**WHAT IS NEEDED**
Reproduce exactly the lines of the material beneath, from the line that contains "const frame = new THREE.Group();" to the line that contains "cad_parts[node].hide_render = cad_parts[node].hide_viewport", both included, and no other lines.

**INFORMATION SUPPLIED**

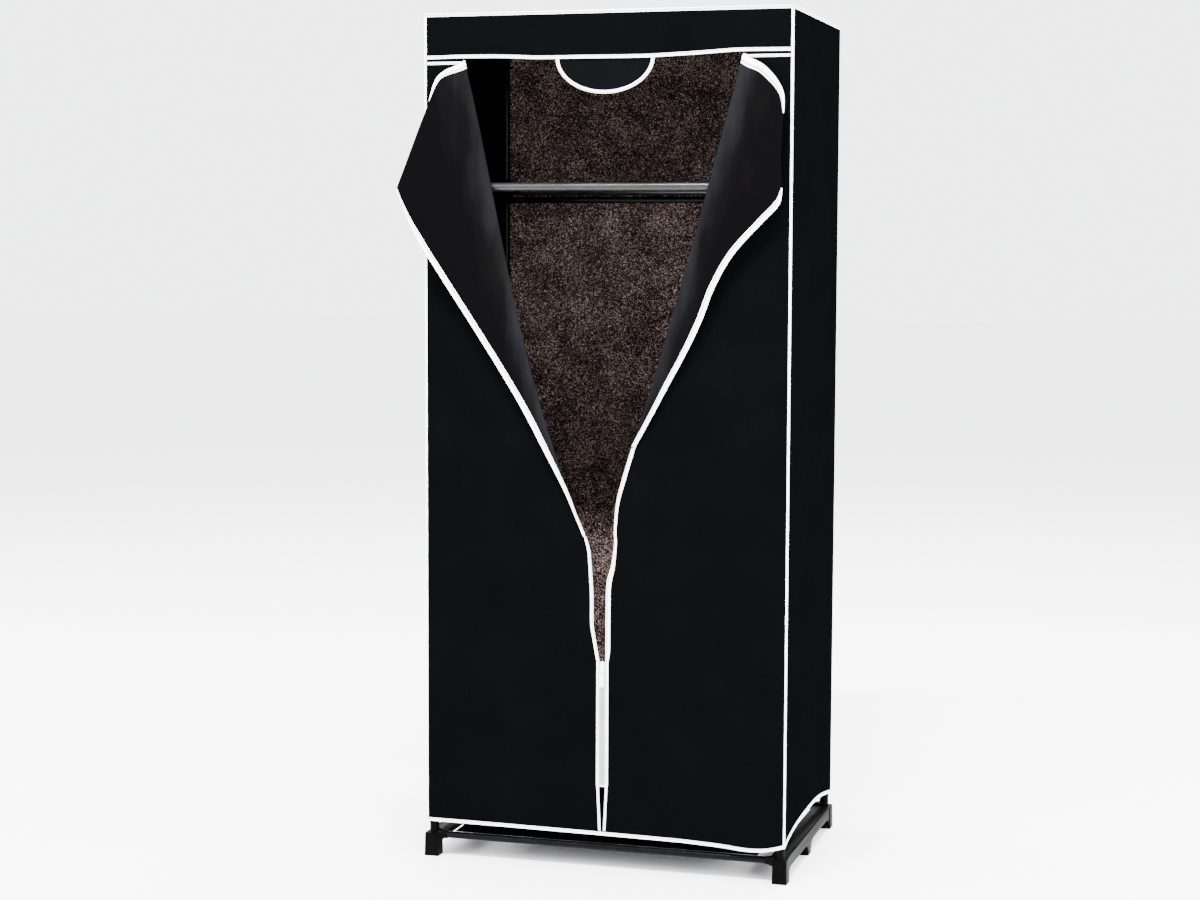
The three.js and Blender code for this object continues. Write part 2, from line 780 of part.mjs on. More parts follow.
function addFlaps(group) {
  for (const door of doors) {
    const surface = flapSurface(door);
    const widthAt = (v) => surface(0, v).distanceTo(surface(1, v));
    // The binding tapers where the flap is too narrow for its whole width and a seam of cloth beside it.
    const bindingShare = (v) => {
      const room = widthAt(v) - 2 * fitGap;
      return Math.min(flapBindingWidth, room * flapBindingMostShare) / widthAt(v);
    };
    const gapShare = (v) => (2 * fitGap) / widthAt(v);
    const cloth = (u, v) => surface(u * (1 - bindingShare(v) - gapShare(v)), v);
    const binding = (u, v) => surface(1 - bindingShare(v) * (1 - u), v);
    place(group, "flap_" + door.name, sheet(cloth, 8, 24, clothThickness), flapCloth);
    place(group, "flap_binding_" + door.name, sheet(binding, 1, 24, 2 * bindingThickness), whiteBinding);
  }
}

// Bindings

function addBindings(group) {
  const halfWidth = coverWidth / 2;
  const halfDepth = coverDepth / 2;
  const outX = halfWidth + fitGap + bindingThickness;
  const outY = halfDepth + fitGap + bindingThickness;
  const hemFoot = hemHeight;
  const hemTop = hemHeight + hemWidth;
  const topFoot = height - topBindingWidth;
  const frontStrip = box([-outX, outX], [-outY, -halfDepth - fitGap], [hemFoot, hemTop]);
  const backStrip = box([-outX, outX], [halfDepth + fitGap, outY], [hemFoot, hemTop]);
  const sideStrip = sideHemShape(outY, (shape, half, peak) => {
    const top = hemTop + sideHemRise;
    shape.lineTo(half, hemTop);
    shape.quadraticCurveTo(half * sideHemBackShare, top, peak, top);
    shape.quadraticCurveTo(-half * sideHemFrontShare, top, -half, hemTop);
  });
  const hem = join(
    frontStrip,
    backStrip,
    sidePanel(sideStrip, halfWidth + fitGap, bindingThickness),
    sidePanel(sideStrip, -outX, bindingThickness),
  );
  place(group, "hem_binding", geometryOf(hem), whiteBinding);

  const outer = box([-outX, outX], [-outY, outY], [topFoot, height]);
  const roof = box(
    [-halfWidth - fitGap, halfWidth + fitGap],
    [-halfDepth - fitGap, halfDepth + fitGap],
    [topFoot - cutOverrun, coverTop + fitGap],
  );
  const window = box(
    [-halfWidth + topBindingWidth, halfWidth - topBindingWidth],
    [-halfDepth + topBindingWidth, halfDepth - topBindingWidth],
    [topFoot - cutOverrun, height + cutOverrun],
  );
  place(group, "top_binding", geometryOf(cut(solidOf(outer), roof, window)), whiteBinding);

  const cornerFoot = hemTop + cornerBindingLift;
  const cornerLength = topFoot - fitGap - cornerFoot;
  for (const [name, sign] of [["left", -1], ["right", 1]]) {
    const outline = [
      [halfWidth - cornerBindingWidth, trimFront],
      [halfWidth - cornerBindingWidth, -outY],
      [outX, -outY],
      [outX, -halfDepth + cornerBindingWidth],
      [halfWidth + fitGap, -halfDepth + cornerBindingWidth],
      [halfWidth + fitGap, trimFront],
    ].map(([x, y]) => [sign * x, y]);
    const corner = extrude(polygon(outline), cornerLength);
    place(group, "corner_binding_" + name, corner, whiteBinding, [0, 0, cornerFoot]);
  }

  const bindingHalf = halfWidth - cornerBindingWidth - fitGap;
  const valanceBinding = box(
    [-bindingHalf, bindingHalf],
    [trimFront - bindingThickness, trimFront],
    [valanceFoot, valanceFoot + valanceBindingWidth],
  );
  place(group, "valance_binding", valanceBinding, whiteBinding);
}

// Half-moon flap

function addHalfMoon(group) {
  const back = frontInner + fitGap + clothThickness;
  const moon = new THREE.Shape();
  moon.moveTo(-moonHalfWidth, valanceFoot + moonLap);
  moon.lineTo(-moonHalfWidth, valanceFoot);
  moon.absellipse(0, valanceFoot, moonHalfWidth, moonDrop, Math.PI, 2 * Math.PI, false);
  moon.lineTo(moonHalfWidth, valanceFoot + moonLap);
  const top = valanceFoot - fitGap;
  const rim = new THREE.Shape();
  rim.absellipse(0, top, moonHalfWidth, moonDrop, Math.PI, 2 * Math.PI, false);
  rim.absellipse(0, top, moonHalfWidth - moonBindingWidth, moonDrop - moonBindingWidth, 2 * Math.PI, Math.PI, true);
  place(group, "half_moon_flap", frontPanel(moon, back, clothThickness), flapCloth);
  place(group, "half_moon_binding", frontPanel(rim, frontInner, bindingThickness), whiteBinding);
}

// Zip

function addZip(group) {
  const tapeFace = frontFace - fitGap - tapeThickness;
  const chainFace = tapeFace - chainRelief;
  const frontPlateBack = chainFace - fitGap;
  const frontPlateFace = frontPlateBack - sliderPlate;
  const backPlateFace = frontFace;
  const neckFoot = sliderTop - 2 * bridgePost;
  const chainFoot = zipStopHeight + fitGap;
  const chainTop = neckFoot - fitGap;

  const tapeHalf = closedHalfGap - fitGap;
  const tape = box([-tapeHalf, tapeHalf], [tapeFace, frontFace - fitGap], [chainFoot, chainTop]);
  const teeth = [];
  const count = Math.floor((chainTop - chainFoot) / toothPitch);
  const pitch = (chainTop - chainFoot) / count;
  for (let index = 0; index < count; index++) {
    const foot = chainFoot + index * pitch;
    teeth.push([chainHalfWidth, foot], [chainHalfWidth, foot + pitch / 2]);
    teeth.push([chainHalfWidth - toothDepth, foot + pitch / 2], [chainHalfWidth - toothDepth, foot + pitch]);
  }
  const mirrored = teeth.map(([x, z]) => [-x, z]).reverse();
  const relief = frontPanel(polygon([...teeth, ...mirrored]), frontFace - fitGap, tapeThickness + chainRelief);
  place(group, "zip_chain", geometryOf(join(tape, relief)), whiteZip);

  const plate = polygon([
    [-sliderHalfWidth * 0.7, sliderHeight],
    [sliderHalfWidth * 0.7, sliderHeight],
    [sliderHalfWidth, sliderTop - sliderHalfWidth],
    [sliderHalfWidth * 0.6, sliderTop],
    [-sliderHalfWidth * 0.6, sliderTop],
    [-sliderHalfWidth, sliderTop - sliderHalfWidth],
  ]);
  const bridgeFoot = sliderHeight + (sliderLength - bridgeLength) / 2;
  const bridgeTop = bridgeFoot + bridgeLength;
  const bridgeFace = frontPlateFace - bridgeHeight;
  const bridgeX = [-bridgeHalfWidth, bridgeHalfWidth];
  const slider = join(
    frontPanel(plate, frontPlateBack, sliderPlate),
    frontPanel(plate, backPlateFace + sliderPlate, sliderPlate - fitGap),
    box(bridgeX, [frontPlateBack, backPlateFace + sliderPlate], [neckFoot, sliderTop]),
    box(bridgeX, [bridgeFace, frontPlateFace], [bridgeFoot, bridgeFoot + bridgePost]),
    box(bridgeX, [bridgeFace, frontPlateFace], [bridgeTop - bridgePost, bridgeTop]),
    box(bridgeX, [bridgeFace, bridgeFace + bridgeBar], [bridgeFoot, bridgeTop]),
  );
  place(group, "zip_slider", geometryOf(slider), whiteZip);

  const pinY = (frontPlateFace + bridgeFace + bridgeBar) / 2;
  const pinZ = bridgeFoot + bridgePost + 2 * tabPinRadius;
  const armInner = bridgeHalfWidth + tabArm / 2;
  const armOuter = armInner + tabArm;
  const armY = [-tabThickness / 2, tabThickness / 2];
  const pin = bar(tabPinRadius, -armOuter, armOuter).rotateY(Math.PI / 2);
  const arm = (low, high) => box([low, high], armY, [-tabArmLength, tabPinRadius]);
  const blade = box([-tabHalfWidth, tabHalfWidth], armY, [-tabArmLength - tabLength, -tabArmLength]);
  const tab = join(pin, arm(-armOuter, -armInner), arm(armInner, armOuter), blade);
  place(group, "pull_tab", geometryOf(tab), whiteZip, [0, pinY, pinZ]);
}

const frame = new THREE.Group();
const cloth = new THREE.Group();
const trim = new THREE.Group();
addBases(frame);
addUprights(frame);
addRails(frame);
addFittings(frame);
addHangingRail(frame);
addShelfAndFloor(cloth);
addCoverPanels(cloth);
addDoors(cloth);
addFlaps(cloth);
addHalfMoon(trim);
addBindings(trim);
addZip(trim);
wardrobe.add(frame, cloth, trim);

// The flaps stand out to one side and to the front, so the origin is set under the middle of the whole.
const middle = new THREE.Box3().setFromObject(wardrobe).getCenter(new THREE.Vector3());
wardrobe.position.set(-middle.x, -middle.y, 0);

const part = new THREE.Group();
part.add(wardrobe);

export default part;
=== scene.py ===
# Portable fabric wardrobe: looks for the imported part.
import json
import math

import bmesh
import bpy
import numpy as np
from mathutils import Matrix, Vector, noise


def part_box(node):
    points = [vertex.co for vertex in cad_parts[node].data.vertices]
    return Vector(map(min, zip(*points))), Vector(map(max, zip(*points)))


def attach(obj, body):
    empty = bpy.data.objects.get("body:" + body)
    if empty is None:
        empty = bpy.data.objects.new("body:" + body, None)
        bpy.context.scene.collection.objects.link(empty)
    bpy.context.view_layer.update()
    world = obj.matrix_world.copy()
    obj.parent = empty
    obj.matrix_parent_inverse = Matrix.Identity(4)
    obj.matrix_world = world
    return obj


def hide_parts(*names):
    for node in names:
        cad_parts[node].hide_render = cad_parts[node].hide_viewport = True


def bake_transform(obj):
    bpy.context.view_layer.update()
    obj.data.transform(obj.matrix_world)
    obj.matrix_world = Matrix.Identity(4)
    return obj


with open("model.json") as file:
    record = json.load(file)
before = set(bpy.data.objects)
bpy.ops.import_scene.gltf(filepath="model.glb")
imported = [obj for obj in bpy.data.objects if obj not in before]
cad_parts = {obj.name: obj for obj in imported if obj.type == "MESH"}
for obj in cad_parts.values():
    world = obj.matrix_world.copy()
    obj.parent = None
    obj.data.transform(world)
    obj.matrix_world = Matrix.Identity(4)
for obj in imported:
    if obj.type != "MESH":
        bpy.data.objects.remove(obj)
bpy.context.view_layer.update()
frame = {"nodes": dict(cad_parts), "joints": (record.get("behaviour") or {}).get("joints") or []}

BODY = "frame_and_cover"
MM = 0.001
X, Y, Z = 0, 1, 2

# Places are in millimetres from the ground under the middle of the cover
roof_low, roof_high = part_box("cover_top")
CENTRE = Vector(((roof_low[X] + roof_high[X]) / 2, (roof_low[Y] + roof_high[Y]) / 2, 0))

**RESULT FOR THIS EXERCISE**
const frame = new THREE.Group();
const cloth = new THREE.Group();
const trim = new THREE.Group();
addBases(frame);
addUprights(frame);
addRails(frame);
addFittings(frame);
addHangingRail(frame);
addShelfAndFloor(cloth);
addCoverPanels(cloth);
addDoors(cloth);
addFlaps(cloth);
addHalfMoon(trim);
addBindings(trim);
addZip(trim);
wardrobe.add(frame, cloth, trim);

// The flaps stand out to one side and to the front, so the origin is set under the middle of the whole.
const middle = new THREE.Box3().setFromObject(wardrobe).getCenter(new THREE.Vector3());
wardrobe.position.set(-middle.x, -middle.y, 0);

const part = new THREE.Group();
part.add(wardrobe);

export default part;
=== scene.py ===
# Portable fabric wardrobe: looks for the imported part.
import json
import math

import bmesh
import bpy
import numpy as np
from mathutils import Matrix, Vector, noise


def part_box(node):
    points = [vertex.co for vertex in cad_parts[node].data.vertices]
    return Vector(map(min, zip(*points))), Vector(map(max, zip(*points)))


def attach(obj, body):
    empty = bpy.data.objects.get("body:" + body)
    if empty is None:
        empty = bpy.data.objects.new("body:" + body, None)
        bpy.context.scene.collection.objects.link(empty)
    bpy.context.view_layer.update()
    world = obj.matrix_world.copy()
    obj.parent = empty
    obj.matrix_parent_inverse = Matrix.Identity(4)
    obj.matrix_world = world
    return obj


def hide_parts(*names):
    for node in names:
        cad_parts[node].hide_render = cad_parts[node].hide_viewport = True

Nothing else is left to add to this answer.